§ WRITTEN REQUEST
Exactly the lines from the line with "femur, thigh = make_femur(points, coxae[name], trunk)" to the line with "imported = [obj" should be extracted, both included, with no other lines.

§ SUPPLIED INFORMATION

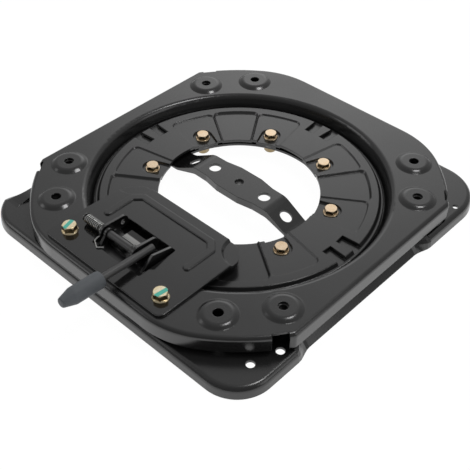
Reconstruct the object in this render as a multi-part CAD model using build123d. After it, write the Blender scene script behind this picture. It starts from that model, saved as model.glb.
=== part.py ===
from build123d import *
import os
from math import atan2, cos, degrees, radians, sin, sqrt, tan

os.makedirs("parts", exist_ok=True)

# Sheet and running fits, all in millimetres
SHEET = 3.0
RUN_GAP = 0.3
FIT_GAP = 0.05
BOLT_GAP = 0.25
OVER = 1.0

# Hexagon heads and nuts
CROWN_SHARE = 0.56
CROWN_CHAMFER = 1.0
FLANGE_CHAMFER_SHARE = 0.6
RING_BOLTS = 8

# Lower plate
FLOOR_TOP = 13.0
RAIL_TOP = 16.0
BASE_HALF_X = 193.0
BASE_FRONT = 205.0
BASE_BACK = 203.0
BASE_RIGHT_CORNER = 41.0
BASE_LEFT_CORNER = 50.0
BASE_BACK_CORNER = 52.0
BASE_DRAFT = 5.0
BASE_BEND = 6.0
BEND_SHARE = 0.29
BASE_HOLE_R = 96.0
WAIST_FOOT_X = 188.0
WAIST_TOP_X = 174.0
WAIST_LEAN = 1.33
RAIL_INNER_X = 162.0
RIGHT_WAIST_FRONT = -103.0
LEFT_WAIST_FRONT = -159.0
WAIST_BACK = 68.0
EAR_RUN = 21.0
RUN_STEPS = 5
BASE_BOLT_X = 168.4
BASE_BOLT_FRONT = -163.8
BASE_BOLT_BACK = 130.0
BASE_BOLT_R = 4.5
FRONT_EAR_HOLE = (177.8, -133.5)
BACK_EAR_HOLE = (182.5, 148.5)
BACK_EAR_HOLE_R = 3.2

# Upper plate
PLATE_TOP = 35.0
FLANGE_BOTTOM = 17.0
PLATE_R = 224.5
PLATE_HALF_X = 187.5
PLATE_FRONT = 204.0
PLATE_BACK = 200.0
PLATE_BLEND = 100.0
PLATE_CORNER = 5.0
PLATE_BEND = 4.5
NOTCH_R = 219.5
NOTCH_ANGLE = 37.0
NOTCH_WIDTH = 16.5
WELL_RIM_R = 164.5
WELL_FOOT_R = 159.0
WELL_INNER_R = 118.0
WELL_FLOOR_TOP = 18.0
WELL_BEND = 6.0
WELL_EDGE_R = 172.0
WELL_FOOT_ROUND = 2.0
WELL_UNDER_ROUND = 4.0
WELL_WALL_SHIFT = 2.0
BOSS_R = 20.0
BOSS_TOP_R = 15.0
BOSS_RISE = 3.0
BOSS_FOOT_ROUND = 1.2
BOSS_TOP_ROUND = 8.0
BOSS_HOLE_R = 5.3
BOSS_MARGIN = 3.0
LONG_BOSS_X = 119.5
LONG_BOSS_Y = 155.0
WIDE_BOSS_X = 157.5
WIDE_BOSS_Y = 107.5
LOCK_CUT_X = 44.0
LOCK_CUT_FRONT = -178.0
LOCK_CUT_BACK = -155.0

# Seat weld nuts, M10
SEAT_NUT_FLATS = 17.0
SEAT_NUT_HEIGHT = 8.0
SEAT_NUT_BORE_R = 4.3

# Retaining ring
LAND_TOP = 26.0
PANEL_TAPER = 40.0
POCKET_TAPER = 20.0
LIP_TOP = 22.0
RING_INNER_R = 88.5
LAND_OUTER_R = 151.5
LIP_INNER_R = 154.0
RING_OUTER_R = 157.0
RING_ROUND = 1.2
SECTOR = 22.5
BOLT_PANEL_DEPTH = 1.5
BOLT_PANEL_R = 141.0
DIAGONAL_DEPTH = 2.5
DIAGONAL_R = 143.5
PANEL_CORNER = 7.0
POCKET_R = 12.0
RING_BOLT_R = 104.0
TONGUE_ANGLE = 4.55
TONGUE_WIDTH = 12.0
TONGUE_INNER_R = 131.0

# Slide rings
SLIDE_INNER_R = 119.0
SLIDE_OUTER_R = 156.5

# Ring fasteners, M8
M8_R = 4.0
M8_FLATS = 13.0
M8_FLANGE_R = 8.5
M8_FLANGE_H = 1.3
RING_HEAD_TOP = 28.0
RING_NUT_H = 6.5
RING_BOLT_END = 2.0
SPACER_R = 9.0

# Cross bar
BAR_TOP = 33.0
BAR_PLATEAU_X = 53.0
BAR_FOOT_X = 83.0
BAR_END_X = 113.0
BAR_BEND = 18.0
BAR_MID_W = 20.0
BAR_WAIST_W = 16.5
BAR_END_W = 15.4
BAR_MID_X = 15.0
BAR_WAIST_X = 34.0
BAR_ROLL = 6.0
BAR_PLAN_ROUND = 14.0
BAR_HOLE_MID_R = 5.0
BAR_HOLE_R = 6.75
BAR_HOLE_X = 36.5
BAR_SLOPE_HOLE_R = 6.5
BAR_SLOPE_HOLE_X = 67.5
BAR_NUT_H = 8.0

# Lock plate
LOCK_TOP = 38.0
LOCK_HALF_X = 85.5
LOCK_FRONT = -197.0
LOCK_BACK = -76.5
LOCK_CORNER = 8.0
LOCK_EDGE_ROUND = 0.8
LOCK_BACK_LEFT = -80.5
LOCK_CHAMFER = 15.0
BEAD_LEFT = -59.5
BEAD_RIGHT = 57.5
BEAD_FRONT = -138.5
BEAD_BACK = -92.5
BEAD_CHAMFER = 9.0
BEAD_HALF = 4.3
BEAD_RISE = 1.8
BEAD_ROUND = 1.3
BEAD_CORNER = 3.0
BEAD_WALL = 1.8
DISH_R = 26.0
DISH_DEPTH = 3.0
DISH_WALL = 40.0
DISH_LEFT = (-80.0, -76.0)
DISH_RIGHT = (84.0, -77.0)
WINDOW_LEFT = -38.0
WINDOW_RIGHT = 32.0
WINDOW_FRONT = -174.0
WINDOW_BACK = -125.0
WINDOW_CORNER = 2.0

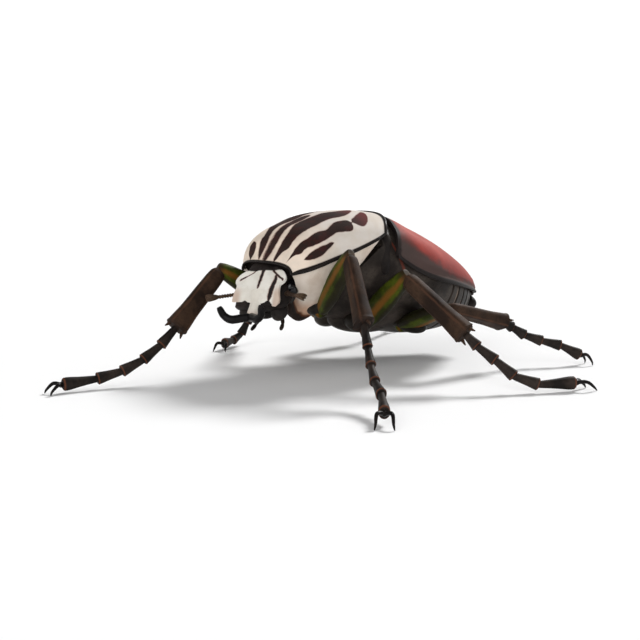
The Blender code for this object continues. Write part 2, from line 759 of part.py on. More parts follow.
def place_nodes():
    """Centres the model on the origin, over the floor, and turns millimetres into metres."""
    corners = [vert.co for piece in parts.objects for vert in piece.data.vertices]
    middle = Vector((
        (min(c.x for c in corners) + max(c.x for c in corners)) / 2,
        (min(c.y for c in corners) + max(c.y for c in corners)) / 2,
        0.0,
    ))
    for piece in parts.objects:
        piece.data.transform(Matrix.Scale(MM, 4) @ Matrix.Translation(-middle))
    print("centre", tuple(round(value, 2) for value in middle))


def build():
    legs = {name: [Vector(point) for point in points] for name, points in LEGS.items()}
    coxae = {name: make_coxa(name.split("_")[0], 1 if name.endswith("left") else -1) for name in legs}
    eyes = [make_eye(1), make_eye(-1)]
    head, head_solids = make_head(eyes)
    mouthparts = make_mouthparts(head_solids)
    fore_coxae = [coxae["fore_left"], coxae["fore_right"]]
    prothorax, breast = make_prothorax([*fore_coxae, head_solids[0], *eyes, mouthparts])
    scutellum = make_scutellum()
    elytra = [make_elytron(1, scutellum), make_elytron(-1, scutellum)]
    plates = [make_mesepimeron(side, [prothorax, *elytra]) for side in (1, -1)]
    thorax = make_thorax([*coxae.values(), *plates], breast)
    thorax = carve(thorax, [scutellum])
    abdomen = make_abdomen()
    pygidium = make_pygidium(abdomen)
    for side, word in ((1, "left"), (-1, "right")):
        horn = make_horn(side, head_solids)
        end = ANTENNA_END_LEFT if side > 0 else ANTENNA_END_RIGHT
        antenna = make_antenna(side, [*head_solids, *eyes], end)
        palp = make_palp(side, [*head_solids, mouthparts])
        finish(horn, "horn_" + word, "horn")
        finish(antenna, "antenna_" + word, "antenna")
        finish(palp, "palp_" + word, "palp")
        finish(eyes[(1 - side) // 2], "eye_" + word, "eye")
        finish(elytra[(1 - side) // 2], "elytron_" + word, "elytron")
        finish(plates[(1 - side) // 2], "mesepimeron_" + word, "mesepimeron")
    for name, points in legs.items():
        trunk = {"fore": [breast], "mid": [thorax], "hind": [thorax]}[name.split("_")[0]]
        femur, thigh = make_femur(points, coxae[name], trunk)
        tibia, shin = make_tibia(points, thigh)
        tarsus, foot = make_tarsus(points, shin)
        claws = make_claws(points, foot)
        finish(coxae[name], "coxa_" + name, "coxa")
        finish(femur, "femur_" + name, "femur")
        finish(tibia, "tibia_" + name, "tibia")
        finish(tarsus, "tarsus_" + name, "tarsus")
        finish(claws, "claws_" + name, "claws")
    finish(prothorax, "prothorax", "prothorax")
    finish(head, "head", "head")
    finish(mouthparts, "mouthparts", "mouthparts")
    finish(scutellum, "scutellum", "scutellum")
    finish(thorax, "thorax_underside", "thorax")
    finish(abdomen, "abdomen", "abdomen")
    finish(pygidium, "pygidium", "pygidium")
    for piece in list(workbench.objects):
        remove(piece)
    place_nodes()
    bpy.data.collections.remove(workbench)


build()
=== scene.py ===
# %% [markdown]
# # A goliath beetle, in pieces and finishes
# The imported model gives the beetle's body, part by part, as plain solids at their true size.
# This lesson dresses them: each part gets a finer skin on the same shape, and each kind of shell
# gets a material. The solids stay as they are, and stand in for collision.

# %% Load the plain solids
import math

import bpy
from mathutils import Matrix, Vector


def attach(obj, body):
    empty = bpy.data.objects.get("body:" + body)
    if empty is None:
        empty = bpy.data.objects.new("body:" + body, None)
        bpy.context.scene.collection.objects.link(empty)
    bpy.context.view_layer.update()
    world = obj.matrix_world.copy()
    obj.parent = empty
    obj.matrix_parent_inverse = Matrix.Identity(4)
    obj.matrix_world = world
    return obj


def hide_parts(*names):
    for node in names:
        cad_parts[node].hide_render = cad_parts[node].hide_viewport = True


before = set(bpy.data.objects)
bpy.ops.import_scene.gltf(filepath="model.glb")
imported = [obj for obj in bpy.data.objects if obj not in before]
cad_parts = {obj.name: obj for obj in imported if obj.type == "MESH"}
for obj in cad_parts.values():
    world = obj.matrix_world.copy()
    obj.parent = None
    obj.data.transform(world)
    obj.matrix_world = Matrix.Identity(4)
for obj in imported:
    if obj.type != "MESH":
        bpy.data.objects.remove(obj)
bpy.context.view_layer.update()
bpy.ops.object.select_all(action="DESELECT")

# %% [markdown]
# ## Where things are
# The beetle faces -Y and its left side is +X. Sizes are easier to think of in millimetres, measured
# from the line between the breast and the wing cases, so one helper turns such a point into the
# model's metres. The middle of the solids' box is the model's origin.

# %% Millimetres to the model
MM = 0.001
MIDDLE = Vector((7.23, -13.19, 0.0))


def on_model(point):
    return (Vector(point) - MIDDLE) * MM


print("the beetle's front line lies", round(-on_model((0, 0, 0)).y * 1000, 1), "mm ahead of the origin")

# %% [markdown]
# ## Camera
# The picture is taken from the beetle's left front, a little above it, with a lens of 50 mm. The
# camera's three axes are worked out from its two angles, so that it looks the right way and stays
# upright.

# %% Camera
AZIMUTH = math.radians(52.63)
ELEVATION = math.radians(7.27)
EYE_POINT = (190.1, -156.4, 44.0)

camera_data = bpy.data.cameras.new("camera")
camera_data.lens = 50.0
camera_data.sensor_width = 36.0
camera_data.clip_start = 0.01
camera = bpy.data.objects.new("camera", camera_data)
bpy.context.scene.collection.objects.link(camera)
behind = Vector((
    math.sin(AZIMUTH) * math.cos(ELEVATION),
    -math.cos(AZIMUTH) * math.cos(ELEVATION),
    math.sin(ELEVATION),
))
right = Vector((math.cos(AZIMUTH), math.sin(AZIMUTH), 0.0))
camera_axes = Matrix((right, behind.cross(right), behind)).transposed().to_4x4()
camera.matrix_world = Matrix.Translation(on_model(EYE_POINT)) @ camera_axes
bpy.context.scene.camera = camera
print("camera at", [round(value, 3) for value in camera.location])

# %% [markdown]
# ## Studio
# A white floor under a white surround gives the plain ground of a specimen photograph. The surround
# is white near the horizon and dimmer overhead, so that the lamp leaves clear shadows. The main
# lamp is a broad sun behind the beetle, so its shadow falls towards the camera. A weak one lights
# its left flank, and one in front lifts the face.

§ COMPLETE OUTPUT
        femur, thigh = make_femur(points, coxae[name], trunk)
        tibia, shin = make_tibia(points, thigh)
        tarsus, foot = make_tarsus(points, shin)
        claws = make_claws(points, foot)
        finish(coxae[name], "coxa_" + name, "coxa")
        finish(femur, "femur_" + name, "femur")
        finish(tibia, "tibia_" + name, "tibia")
        finish(tarsus, "tarsus_" + name, "tarsus")
        finish(claws, "claws_" + name, "claws")
    finish(prothorax, "prothorax", "prothorax")
    finish(head, "head", "head")
    finish(mouthparts, "mouthparts", "mouthparts")
    finish(scutellum, "scutellum", "scutellum")
    finish(thorax, "thorax_underside", "thorax")
    finish(abdomen, "abdomen", "abdomen")
    finish(pygidium, "pygidium", "pygidium")
    for piece in list(workbench.objects):
        remove(piece)
    place_nodes()
    bpy.data.collections.remove(workbench)


build()
=== scene.py ===
# %% [markdown]
# # A goliath beetle, in pieces and finishes
# The imported model gives the beetle's body, part by part, as plain solids at their true size.
# This lesson dresses them: each part gets a finer skin on the same shape, and each kind of shell
# gets a material. The solids stay as they are, and stand in for collision.

# %% Load the plain solids
import math

import bpy
from mathutils import Matrix, Vector


def attach(obj, body):
    empty = bpy.data.objects.get("body:" + body)
    if empty is None:
        empty = bpy.data.objects.new("body:" + body, None)
        bpy.context.scene.collection.objects.link(empty)
    bpy.context.view_layer.update()
    world = obj.matrix_world.copy()
    obj.parent = empty
    obj.matrix_parent_inverse = Matrix.Identity(4)
    obj.matrix_world = world
    return obj


def hide_parts(*names):
    for node in names:
        cad_parts[node].hide_render = cad_parts[node].hide_viewport = True


before = set(bpy.data.objects)
bpy.ops.import_scene.gltf(filepath="model.glb")
imported = [obj for obj in bpy.data.objects if obj not in before]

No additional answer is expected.